Did You Read This?
SEGREGATED, GENTRIFIED HOUSING REMAINS A PROBLEM IN 2022
Baltimore among top 20 "Extreme" Segregated Cities
ABC News has reported that "Despite 50 years of federal oversight under the Fair Housing Act of 1968, housing segregation continues in America’s largest cities and urban areas. A recent ABC News analysis of mortgage-lending data highlights a pattern of racial isolation that remains in place even after decades of failed initiatives."
ABC News’ top 20 “extreme” segregation list includes America’s largest metro areas, such as: Cleveland, Ohio; Buffalo, New York, Detroit, Michigan; St. Louis, Missouri; Memphis, Tennessee; Birmingham, Alabama; Jackson, Mississippi; Springfield, Massachusetts; New Orleans, Louisiana; Miami, Florida; Bridgeport, Connecticut; Baltimore, Maryland; Cincinnati, Ohio; Baton Rouge, Louisiana; and Providence, Rhode Island.

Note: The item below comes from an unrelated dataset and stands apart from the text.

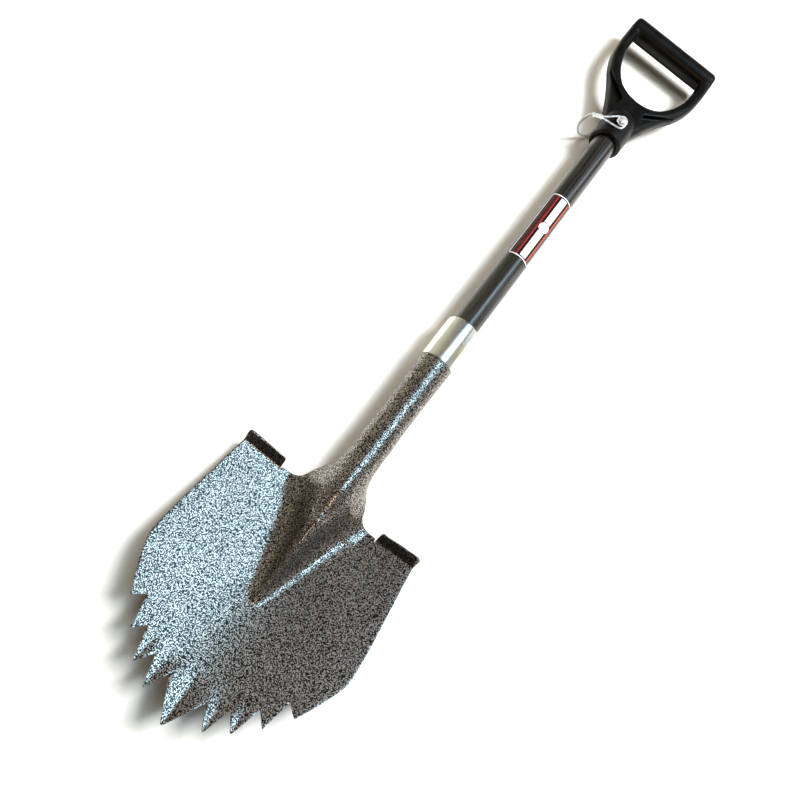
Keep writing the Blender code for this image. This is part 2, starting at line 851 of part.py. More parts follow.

In addition to these cities, ABC News states, "unfair housing practices are ubiquitous across the States." In 2019, some 64.8% of the 347,000 white homebuyers who applied for mortgages in mostly non-white neighborhoods in the nation’s largest metro areas were approved for a loan. In contrast, only roughly 56% of the 715,000 non-white applicants got a loan in 2019 in those same majority non-white neighborhoods.
In many cities, gentrification affects not only housing but the very communal spaces we associate with our home. Gentrification is forcing more non-white residents out of urban neighborhoods, along with the Black-owned businesses, churches, and cultural touchpoints that we’ve known and loved for years.
According to U.S. Senator Sherrod Brown (D-Ohio), chairperson of the Senate Committee on Banking, Housing and Urban Affairs "We have never, as a nation, gone ‘all in’ on fair housing,” Brown told ABC News. “We’ve never, as a nation, tried to close that gap … that gap between black and white ownership.”